| DATA EXTRACT |
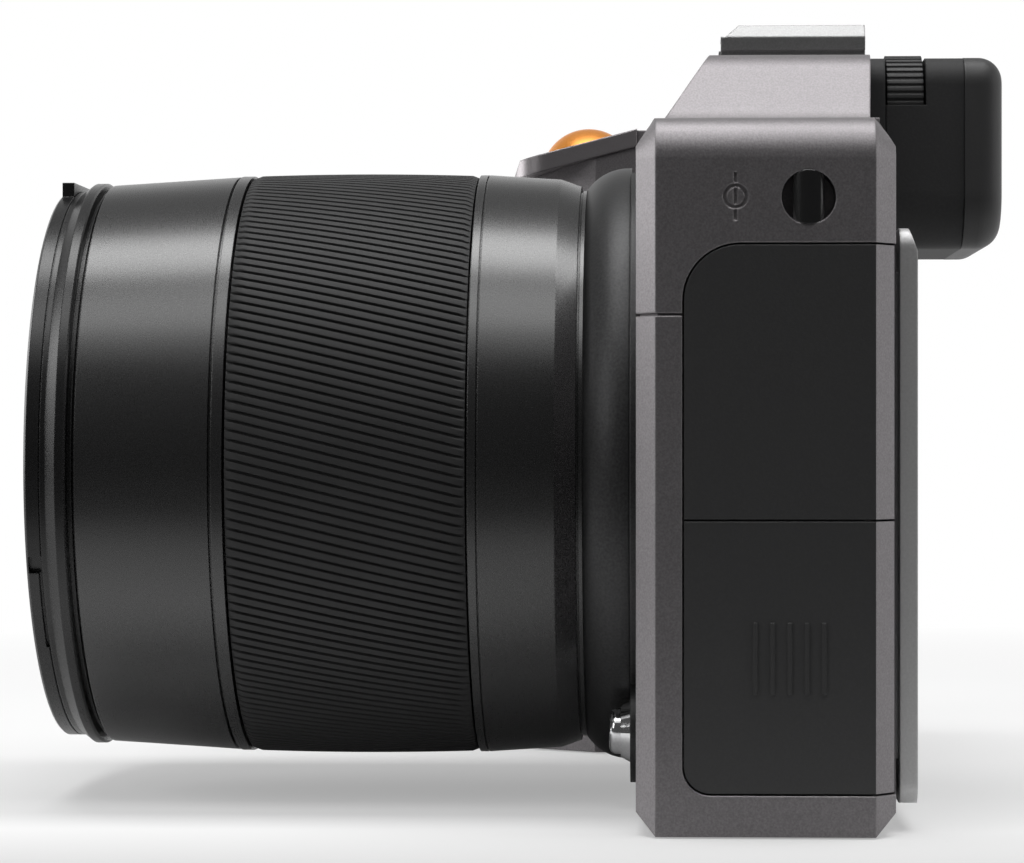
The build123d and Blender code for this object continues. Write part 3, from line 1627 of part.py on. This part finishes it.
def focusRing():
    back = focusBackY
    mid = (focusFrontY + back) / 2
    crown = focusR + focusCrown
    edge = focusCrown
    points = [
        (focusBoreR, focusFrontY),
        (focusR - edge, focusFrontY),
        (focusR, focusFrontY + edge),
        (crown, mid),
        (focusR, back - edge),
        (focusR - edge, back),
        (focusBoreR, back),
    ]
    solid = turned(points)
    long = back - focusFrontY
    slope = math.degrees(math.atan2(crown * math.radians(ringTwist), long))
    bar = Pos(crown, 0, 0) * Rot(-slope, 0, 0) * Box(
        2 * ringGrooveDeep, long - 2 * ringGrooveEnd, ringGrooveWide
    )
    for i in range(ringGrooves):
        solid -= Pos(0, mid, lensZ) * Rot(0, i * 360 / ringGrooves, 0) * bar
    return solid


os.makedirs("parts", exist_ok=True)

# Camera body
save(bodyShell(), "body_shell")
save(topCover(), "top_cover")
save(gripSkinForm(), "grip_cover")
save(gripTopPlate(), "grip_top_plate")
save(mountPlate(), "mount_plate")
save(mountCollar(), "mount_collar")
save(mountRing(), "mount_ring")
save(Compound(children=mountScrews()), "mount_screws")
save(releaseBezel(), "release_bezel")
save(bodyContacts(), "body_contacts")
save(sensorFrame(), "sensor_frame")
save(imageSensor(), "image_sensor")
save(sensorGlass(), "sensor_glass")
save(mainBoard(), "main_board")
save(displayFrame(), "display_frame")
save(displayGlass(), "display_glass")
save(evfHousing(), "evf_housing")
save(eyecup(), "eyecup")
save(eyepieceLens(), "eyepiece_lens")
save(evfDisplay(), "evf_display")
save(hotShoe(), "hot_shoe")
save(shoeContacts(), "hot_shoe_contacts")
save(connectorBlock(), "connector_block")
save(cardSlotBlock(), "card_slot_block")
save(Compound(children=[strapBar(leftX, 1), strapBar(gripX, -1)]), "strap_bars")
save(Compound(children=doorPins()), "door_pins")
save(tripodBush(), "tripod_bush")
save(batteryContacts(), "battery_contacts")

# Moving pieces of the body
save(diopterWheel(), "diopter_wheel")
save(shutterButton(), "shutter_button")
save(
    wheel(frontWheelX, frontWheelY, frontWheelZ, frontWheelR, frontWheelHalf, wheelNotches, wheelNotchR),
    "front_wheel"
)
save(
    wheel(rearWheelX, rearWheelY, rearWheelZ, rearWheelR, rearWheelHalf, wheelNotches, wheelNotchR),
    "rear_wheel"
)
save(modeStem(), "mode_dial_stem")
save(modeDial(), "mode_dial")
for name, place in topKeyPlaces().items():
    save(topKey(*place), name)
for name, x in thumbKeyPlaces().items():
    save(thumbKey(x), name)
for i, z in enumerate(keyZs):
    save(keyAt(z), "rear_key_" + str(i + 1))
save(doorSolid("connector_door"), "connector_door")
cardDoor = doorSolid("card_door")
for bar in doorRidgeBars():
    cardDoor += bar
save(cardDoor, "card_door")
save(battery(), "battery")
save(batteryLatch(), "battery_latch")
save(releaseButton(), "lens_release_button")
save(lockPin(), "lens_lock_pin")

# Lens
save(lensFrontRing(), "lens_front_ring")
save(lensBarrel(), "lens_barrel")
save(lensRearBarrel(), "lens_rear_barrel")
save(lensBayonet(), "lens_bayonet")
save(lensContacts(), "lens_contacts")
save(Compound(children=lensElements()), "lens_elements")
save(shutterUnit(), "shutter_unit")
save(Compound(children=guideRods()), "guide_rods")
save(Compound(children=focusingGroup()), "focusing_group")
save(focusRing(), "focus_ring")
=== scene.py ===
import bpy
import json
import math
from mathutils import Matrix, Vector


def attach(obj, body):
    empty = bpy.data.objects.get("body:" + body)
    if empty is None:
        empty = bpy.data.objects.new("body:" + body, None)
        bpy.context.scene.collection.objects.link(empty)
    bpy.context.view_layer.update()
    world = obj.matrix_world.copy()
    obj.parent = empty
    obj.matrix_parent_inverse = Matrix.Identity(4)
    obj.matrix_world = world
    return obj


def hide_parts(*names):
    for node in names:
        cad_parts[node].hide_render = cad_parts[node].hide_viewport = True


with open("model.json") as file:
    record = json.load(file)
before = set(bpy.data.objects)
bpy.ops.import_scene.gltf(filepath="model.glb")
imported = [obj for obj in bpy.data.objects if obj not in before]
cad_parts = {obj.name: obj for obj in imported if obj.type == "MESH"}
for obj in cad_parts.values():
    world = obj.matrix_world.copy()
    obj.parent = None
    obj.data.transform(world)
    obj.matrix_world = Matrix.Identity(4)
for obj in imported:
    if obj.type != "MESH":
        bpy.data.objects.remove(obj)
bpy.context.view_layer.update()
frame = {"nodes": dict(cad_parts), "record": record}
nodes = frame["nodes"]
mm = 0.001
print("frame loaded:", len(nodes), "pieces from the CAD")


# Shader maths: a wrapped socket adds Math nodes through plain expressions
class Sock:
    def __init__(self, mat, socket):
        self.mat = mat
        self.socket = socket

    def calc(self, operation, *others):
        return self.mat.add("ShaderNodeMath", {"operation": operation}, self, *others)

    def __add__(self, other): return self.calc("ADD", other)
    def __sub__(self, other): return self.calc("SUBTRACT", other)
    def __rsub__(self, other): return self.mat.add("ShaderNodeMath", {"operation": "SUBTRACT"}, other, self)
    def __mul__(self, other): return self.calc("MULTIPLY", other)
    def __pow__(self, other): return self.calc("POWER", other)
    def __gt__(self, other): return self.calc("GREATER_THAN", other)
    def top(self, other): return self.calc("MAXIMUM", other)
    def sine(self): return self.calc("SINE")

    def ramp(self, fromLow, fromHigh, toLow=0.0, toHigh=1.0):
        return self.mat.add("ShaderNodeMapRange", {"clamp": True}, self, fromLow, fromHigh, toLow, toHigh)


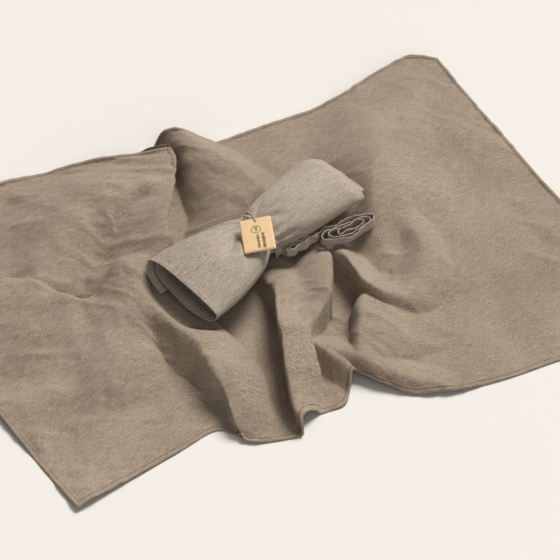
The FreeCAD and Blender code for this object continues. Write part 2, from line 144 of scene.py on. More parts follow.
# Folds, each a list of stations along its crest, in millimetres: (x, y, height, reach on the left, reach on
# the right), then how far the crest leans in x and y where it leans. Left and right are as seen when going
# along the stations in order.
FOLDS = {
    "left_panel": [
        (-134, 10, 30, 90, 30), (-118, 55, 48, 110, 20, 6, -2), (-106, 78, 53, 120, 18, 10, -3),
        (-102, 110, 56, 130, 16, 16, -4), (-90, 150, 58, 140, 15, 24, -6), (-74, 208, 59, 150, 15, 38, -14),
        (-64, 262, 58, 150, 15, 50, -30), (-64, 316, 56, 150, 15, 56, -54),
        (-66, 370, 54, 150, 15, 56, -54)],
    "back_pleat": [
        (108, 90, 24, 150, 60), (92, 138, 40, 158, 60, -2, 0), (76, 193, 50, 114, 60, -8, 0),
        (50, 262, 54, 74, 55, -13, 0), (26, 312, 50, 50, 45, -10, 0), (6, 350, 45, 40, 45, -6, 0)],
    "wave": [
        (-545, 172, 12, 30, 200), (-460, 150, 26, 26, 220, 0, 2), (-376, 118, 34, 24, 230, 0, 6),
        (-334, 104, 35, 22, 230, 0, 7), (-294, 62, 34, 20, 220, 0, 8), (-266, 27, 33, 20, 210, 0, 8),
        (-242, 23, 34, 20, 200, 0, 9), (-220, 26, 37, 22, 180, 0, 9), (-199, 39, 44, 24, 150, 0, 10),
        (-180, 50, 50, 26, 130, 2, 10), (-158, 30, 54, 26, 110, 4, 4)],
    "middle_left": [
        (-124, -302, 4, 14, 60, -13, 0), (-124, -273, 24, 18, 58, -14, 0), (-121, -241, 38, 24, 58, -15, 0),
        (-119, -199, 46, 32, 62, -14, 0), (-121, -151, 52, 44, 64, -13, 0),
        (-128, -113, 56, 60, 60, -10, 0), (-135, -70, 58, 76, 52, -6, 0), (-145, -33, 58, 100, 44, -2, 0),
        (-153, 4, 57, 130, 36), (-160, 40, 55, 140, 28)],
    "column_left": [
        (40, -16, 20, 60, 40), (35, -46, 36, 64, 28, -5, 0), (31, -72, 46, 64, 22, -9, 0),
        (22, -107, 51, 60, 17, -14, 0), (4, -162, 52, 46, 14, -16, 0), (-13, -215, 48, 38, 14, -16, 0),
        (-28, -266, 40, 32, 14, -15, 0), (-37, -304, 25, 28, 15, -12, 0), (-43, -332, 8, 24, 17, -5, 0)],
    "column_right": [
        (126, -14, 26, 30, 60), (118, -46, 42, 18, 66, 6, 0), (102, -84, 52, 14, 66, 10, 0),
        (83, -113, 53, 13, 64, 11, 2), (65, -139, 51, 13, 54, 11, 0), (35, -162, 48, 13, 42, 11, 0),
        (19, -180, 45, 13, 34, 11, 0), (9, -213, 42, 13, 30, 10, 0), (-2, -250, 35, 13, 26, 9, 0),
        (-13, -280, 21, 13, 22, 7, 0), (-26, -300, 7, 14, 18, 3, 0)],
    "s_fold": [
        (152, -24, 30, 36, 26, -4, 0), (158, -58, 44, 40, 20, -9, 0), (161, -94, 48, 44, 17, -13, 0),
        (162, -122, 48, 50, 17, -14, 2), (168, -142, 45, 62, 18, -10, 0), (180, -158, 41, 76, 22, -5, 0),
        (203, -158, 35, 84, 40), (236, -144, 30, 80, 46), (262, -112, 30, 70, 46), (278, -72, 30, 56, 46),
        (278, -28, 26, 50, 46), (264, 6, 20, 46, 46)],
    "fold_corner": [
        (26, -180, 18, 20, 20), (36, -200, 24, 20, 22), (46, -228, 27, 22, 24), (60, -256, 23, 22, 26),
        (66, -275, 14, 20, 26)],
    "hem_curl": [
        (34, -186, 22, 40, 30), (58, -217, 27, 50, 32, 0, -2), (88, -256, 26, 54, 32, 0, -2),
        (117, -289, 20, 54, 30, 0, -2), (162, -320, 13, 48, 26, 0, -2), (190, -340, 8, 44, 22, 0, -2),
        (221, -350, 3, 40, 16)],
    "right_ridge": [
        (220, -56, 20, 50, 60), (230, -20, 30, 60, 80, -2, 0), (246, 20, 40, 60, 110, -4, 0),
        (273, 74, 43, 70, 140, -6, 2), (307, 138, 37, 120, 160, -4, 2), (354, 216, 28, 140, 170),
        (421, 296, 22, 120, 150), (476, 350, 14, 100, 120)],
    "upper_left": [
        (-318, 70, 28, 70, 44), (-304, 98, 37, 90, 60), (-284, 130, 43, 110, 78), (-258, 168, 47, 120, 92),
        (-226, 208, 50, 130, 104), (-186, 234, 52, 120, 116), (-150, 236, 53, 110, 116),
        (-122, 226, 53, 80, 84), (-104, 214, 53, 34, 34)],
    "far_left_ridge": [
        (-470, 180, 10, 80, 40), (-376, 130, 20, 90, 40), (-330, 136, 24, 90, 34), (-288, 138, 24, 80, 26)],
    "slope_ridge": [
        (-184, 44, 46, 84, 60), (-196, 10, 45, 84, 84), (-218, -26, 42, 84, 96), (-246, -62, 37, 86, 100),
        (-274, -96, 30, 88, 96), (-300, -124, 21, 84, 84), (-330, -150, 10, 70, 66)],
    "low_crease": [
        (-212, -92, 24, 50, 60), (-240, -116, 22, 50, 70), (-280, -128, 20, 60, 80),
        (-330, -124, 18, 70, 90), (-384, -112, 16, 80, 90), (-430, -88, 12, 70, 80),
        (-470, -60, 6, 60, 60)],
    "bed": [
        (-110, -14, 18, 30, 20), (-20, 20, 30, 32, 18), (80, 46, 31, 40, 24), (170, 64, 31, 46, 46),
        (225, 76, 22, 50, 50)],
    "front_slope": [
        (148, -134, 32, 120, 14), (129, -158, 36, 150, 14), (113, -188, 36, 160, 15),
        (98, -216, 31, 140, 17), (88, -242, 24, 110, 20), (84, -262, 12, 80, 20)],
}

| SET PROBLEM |
Pull every line containing the word "model" out of the entries above.

| WRITTEN ANSWER |
with open("model.json") as file:
bpy.ops.import_scene.gltf(filepath="model.glb")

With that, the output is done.